Hall bet on herself and kept competing. She didn’t stop running even when “it didn’t really make sense on paper to a lot of people,” she said. She built a family with her husband, adopting four children from Ethiopia in 2015. She believed she had better days of running ahead of her, and when the times didn’t come, she chased “the feeling of flying.”

With the disappointments have come long-awaited accomplishments. After failing to qualify for the Tokyo Olympics at the U.S. marathon trials in February 2020, she shifted her focus to her next goal, written on a bathroom mirror: to set an American record. That fall, she ran the London Marathon in a personal-best time of 2:22:01, finishing second. Just over two months later, she raced in the Marathon Project in Chandler, Ariz., and finished in 2:20:32, then the second-fastest marathon run by an American woman.

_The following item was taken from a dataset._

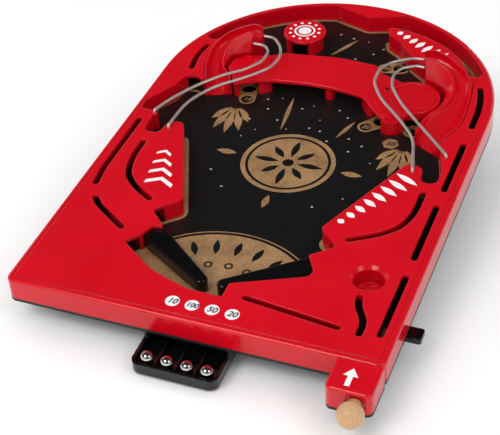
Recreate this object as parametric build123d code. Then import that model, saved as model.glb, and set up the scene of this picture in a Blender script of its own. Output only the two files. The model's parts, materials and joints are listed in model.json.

D’Amato’s path took a different turn. She did leave the sport in 2009, her dreams for a professional running career dashed by a string of injuries. In the next eight years, she would begin a career in real estate and have two children while running recreationally as a way to meet people. In 2017, D’Amato ran a marathon with her husband, with a goal of finishing in under 3 hours 30 minutes. She finished in 3:14:54, signed up for another marathon and lowered her time to 2:47:00 that November.

She decided to go all in and took a bet on herself, too. “I sat on the sidelines for a decade wondering what if — what if I would have done things differently?” she said. “I lived with that for a decade, and then I finally found out.”